Feeling a little adventurous, a trek through Tiger Leaping Gorge, one of the deepest gorges in the world, was called for. Legend has it that a gigantic tiger leapt from one side of the gorge to another, hence the name. It was a very rewarding two-day affair through stunning mountains and encounters with local goatherds who still roam there.
Back in Lijiang, having just finished the trek, dusty and bedraggled, I decided to eat before I went back my accommodation and cleaned myself up. I was eating in a cafĂ©, when the former Canadian Prime Minister Jean Chretien walked in with a Chinese entourage. He spoke to me briefly, asking me where I was from and why I was in China, during which I was filmed by cameras. For my moment of Chinese fame I really was a bona fide ‘Dirty Weeker’.

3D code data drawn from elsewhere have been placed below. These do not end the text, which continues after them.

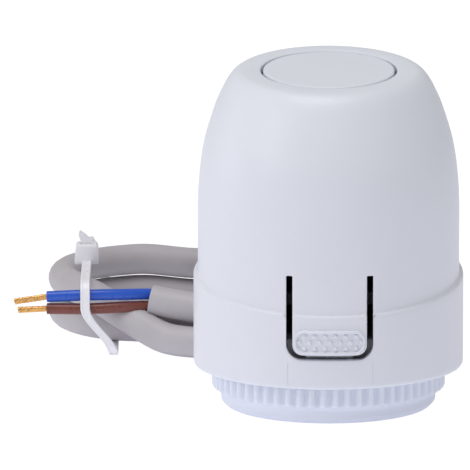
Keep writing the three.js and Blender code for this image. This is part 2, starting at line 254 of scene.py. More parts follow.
MATERIALS = {
    "housing_white": procedural("housing_white", (0.785, 0.805, 0.875), 0.40, 2600, 0.55, spread=0.012),
    # ring_white: the ring's own off-white, made lighter and bluer with painted bounce light from the floor
    # below
    "ring_white": procedural("ring_white", (0.85, 0.88, 0.98), 0.34, 1900, 0.2, spread=0.015),
    "inner_grey": procedural("inner_grey", (0.50, 0.52, 0.56), 0.5, 1500, 0.2),
    "seal_rubber": procedural("seal_rubber", (0.02, 0.02, 0.022), 0.75, 3000, 0.5),
    "steel": procedural("steel", (0.62, 0.63, 0.65), 0.3, 4000, 0.2, metallic=1.0),
    "brass": procedural("brass", (0.78, 0.56, 0.25), 0.3, 3000, 0.2, metallic=1.0),
    "ceramic": procedural("ceramic", (0.10, 0.09, 0.085), 0.7, 5000, 0.5),
    "cord_grey": procedural("cord_grey", (0.50, 0.475, 0.50), 0.48, 1400, 0.35, spread=0.05, mottle=140),
    "core_blue": procedural("core_blue", (0.02, 0.105, 0.60), 0.3, 900, 0.15, spread=0.1, mottle=300),
    "core_brown": procedural("core_brown", (0.20, 0.055, 0.04), 0.3, 900, 0.15, spread=0.12, mottle=300),
    "copper": procedural("copper", (0.86, 0.52, 0.20), 0.28, 5000, 0.3, metallic=1.0, spread=0.1, mottle=600),
    "tie_nylon": procedural("tie_nylon", (0.90, 0.89, 0.93), 0.32, 1200, 0.2, spread=0.03),
}


# ---------------------------------------------------------------- mesh helpers (millimetres in, metres out)

def place(name, mesh, slot, body, *replaced):
    """Links a finished mesh or curve as a piece in its slot's material. It rides on its body, if it has one."""
    made = bpy.data.objects.new(name, mesh)
    bpy.context.scene.collection.objects.link(made)
    mesh.materials.clear()
    mesh.materials.append(MATERIALS[slot])
    if body:
        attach(made, body)
    if replaced:
        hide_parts(*replaced)
    return made


def lean(z):
    """How far a level section at height z slopes down towards the front."""
    for (z0, s0), (z1, s1) in zip(SLANT, SLANT[1:]):
        if z <= z1:
            return s0 + (s1 - s0) * max(0, z - z0) / (z1 - z0)
    return SLANT[-1][1]


def leaning(point):
    x, y, z = point
    return (x, y, z + lean(z) * y)


def corner(before, at, after, radius, count=4):
    """A profile's corner rounded by an arc-like curve of about that radius."""
    b, p, a = Vector(before), Vector(at), Vector(after)
    start = p + (b - p).normalized() * radius
    stop = p + (a - p).normalized() * radius
    points = []
    for i in range(count + 1):
        t = i / count
        points.append(tuple(start * (1 - t) ** 2 + p * (2 * t * (1 - t)) + stop * t * t))
    return points


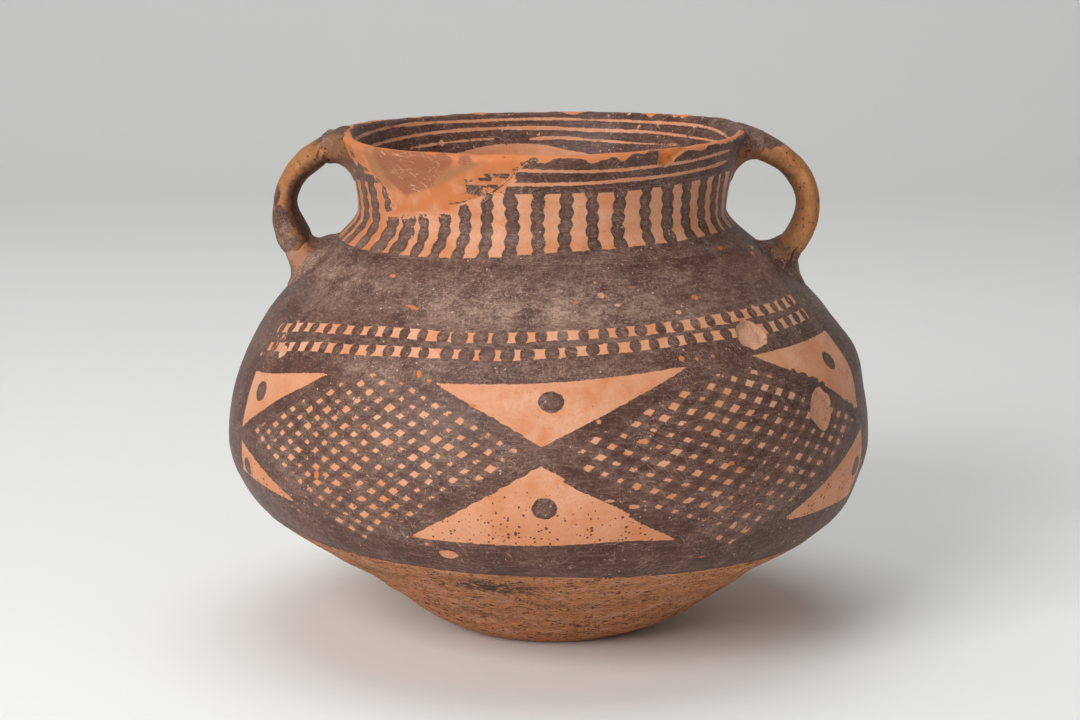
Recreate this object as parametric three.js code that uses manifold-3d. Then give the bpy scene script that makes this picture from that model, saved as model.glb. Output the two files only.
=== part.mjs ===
// Painted earthenware jar with two handles, in millimetres, +Z up.
// The origin is the centre of the flat base, on the surface that the jar stands on.
// The front looks along -Y, and one handle lies on each side, along -X (left) and +X (right).
//
// The jar is built by hand from rings of clay, in the order in which a potter stacks them:
// a base disc, a lower wall up to the belly, an upper wall over the shoulder and a neck with its rim.
// Each wall laps down inside the one under it. Two strap handles are then luted on with collars of
// soft clay, and a piece that is missing from the neck has been filled by a restorer.

import * as THREE from "three";
import { mergeVertices } from "three/addons/utils/BufferGeometryUtils.js";
import Module from "manifold-3d";

const wasm = await Module();
wasm.setup();

// Heights, each measured from the one before it
const bellyHeight = 82.3; // base to the widest part
const shoulderRise = 95.2; // widest part to the neck's waist
const neckRise = 31.5; // neck's waist to the rim

// Outer radii
const baseRadius = 44;
const bellyRadius = 135;
const waistRadius = 77; // the narrowest part of the neck
const rimRadius = 84;

// Roundness of the outline: how far each curve runs straight before it turns
const lowerWallSlope = THREE.MathUtils.degToRad(34); // above the horizontal, at the base
const lowerWallRun = 58;
const bellyRunBelow = 31;
const bellyRunAbove = 60;
const waistRunBelow = 13;
const waistRunAbove = 8;
const rimFlare = THREE.MathUtils.degToRad(25); // away from the vertical, at the rim
const rimRun = 9;

// Clay thicknesses
const baseThickness = 8;
const wallThickness = 6;
const lipThickness = 4.4;

// Joints between the stacked pieces
const neckSeamBelowWaist = 11.5;
const lap = 4; // how far each piece laps down inside the one under it

// Strap handles
const handleWidth = 22;
const handleThickness = 10;
const handleReach = 37.5; // neck's waist to the outside of the handle
const handleTopRun = 17; // how straight it leaves the rim
const handleBackRun = 12; // how straight its back is, above and below the outermost point
const handleFootRun = 9;
const handleFootLean = THREE.MathUtils.degToRad(47); // below the horizontal, towards the shoulder
const handleRootSwell = 1.12; // the strap's ends against its middle
const handleFootBelowSeam = 11;
const handleBackBelowRim = 30;
const strapFullness = 0.8; // 1 makes the section an oval, and less makes it fuller

// Collars of clay that lute the handles on
const collarLength = 8; // along the handle, out of the wall
const collarSpread = 5; // sideways, round the handle's root
const collarTopDrape = 12; // down the neck, under the upper root
const collarFootDrape = 8; // up the shoulder, inside the lower root
const collarEdge = 1.2; // thickness where the collar dies out on the handle

// The restorer's fill in the neck. Its outline is seen from outside: sideways from its middle, down from the rim.
const fillAzimuth = THREE.MathUtils.degToRad(-52); // from the front, towards the left handle
const fillLeftEdge = 35;
const fillRightEdge = 34;
const fillLeftDrop = 11.5; // straight down, before the left edge slants in
const fillFootLeft = 11;
const fillFootRight = 22.5;
const fillDepth = 28.5;
const fillCorner = 5;

const clearance = 0.3; // between pieces that are cut to fit each other

// Fineness of the curved faces
const turns = 60;
const discSteps = 2;
const lowerSteps = 8;
const upperSteps = 9;
const neckSteps = 6;
const lipSteps = 4;
const strapSteps = 16;
const strapSides = 14;
const collarSteps = 5;

const waistHeight = bellyHeight + shoulderRise;
const rimHeight = waistHeight + neckRise;
const lipRadius = lipThickness / 2;
const lipHeight = rimHeight - lipRadius * (1 + Math.sin(rimFlare)); // where the outside turns into the lip
const neckSeamHeight = waistHeight - neckSeamBelowWaist;

const point = (r, z) => new THREE.Vector2(r, z);

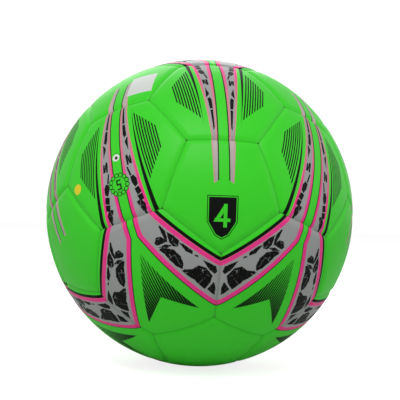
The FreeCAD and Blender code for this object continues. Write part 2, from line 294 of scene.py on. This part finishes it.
# --- Cover panels -------------------------------------------------------------------------------
# 32 pentagons and hexagons of coated synthetic leather, screen-printed flat, pressed over the carcass
# and bonded edge to edge. Heat rolls each edge down, so a soft valley about 7 mm wide runs along every
# seam, and the air inside crowns each panel a little. Lengths are in mm, but for the grain's relief.
MM = 0.001
BALL_RADIUS = 100.0
COVER_THICKNESS = 1.2
HALF_SEAM = 0.02
VALLEY_WIDTH = 3.7
VALLEY_DEPTH = 1.0
CROWN_WIDTH = 30.0
CROWN = 0.10
SEAM_LIP = 0.125
CORNER_SHARPNESS = 110.0
MIDDLE_RING = 0.6
POINTS_AROUND = 180
UNDERSIDE_RINGS = 7
POLE_TILT = math.radians(-33.855)
PENTAGON = 5
HEXAGON = 6
SHAPE_NAME = {PENTAGON: "pentagon", HEXAGON: "hexagon"}
# A face's distance from the ball's centre in the pattern of 12 pentagons and 20 hexagons, as a share
# of the edge, and the angle at the centre between the middle of the face and the middle of its side.
FACE_DISTANCE = {
    PENTAGON: math.sqrt((125 + 41 * math.sqrt(5)) / 10) / 2,
    HEXAGON: (3 * math.sqrt(3) + math.sqrt(15)) / 4,
}
HALF_ANGLE = {
    sides: math.atan(0.5 / math.tan(math.pi / sides) / distance)
    for sides, distance in FACE_DISTANCE.items()
}
# The rings of panels from a pole of the pattern to its equator: shape, name, how many, the angle from
# the pole, and the first panel's direction round it in degrees.
BELT_ANGLE = HALF_ANGLE[PENTAGON] + HALF_ANGLE[HEXAGON]
RINGS = (
    (PENTAGON, "pole", 1, 0.0, 90.0),
    (HEXAGON, "belt", 5, BELT_ANGLE, -126.0),
    (PENTAGON, "tip", 5, math.atan(2), -90.0),
    (HEXAGON, "stripe", 5, BELT_ANGLE + 2 * HALF_ANGLE[HEXAGON], -126.0),
)
# Distances from the seam at which the rolled edge has a ring of points.
EDGE_RINGS = np.array([0.0, 0.06, 0.15, 0.3, 0.5, 0.75, 1.0, 1.3, 1.65, 2.0, 2.4, 2.8, 3.3])
BROAD_RINGS = 22
VALVE_PANEL = "hexagon_panel_06"
VALVE_HOLE = 2.25
# The print of the upper stripe panels sits this much further from the equator.
UPPER_SLIDE = 4.8


def surface_height(inward):
    """Radius of the cover a distance `inward` from the seam: the ball's, less a valley that deepens as
    the 1.6th power of the nearness to the seam, less a crown's fall-off as its square."""
    near = np.clip(1 - inward / VALLEY_WIDTH, 0, 1)
    far = np.clip(1 - inward / CROWN_WIDTH, 0, 1)
    return BALL_RADIUS - VALLEY_DEPTH * near ** 1.6 - CROWN * far ** 2.0


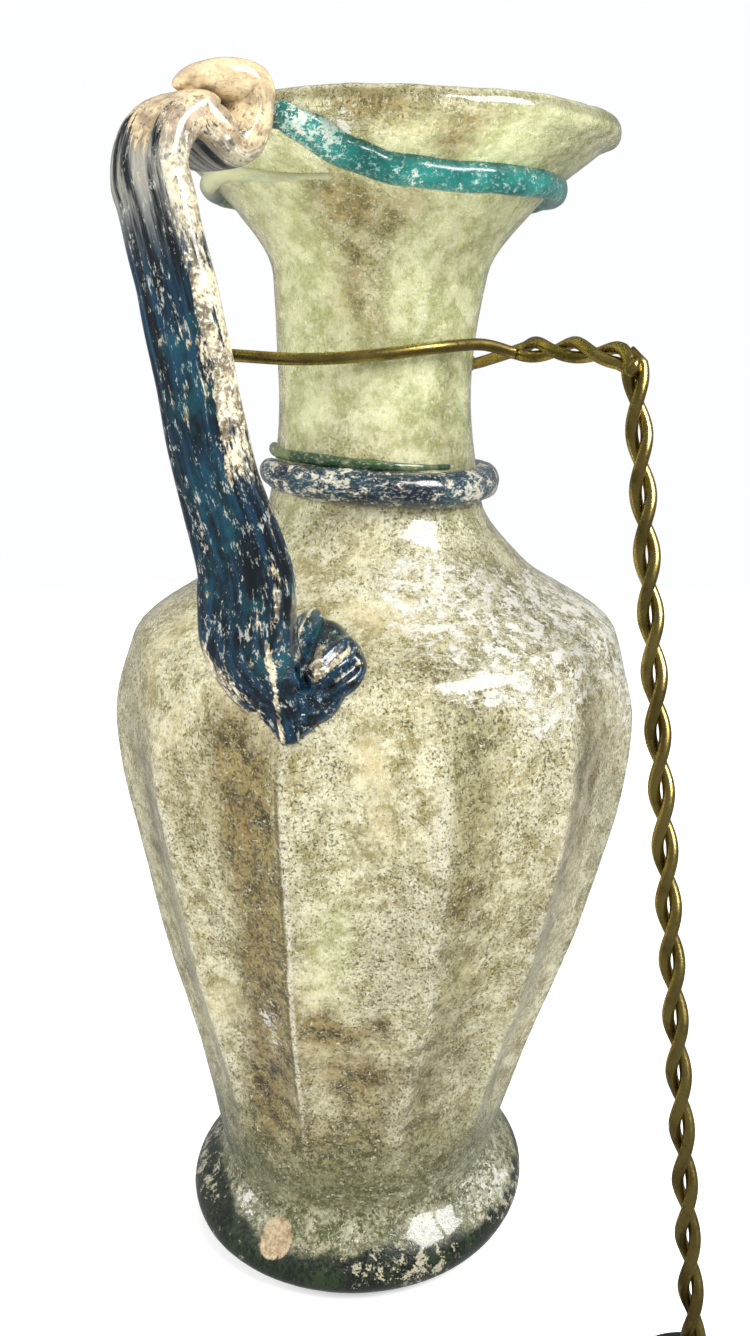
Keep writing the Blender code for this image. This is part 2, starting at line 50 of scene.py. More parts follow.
def hill(distance, width, power=2):
    # 1 in the middle, fading out beyond the width
    return math.exp(-(abs(distance / width) ** power))


def curveThrough(stations, value):
    # a smooth curve through (place, size) pairs that never overshoots them
    places = [place for place, _ in stations]
    sizes = [size for _, size in stations]
    steps = [b - a for a, b in zip(places, places[1:])]
    slopes = [(b - a) / step for a, b, step in zip(sizes, sizes[1:], steps)]
    tangents = [slopes[0]]
    for left, right in zip(slopes, slopes[1:]):
        tangents.append(2.0 * left * right / (left + right) if left * right > 0.0 else 0.0)
    tangents.append(slopes[-1])
    value = min(places[-1], max(places[0], value))
    index = max(i for i in range(len(steps)) if value >= places[i])
    step = steps[index]
    t = (value - places[index]) / step
    rise = sizes[index + 1] - sizes[index]
    start, end = tangents[index] * step, tangents[index + 1] * step
    return sizes[index] + start * t + (3 * rise - 2 * start - end) * t**2 + (start + end - 2 * rise) * t**3


def splineThrough(points, perSpan):
    # Catmull-Rom through points of any length, perSpan steps between each two
    points = [Vector(point) for point in points]
    ends = [2 * points[0] - points[1]] + points + [2 * points[-1] - points[-2]]
    run = []
    for a, b, c, d in zip(ends, ends[1:], ends[2:], ends[3:]):
        for i in range(perSpan):
            t = i / perSpan
            near = 2 * b + (c - a) * t
            far = (2 * a - 5 * b + 4 * c - d) * t**2 + (3 * b - a - 3 * c + d) * t**3
            run.append(0.5 * (near + far))
    run.append(points[-1])
    return run


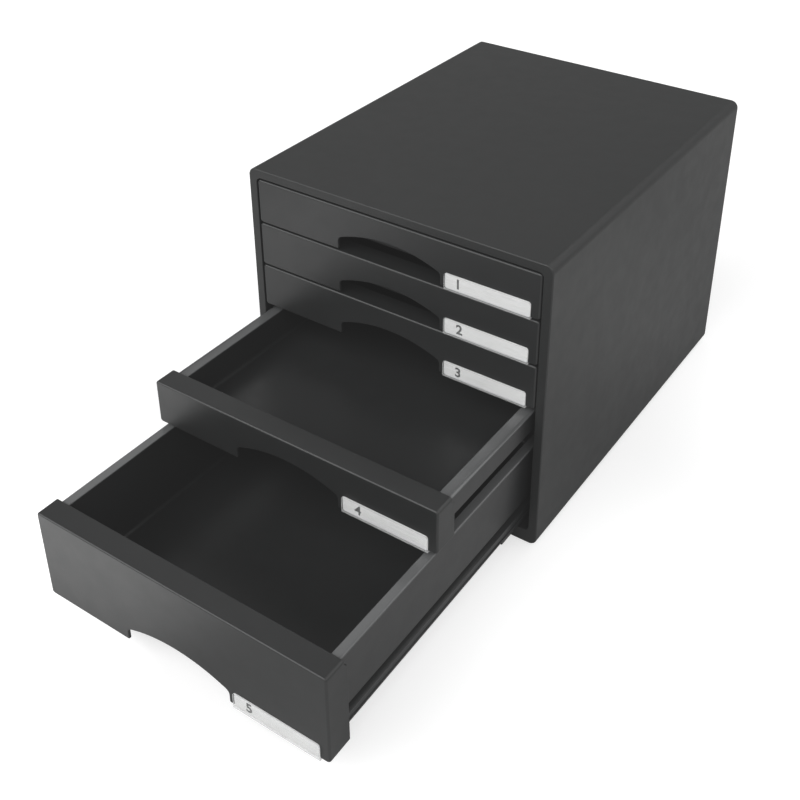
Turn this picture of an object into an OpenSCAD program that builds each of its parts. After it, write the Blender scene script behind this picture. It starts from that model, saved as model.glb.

After an action packed few weeks it was time to take the 42 hour journey back to Xifeng and to teaching 300 students, giving me time to mull over my travels. It is all too easy to criticize the homogeneity that unfettered capitalism promotes, after seeing parts of the world where it has touched them profoundly in the last few years. English is widely spoken in Thailand, and many parts of that country are lifted directly from the West, including areas specifically catering to the British party culture that ,until recently, was unheard of in Asia. The American dollar is as acceptable in Cambodia as the Riel, as it is in Vietnam. Traditions that were once sacred, although still respected, now pander to the tourism industry, and seem lacking in the potency they once held for indigenous people. My journey in South-East Asia has opened my eyes to globalisation - it truly is a double-edged sword. China itself is slowly opening up to the free market, doing so in a controlled manner, but it has the economic and political clout to be able to withstand the pressure from actors such as the American Government, the G7, the IMF and the World Bank to implement capitalism quickly under rigid conditions. Weaker countries such as Cambodia do not have this power to say “No”, and this may prove devastating. However globalisation has lifted many of these people out of abject poverty, and though poverty is relative, things have definitely improved. Though this provides us with more user-friendly, exciting holiday destinations, the question is: is it worth the cost to the indigenous people of these countries and their lives?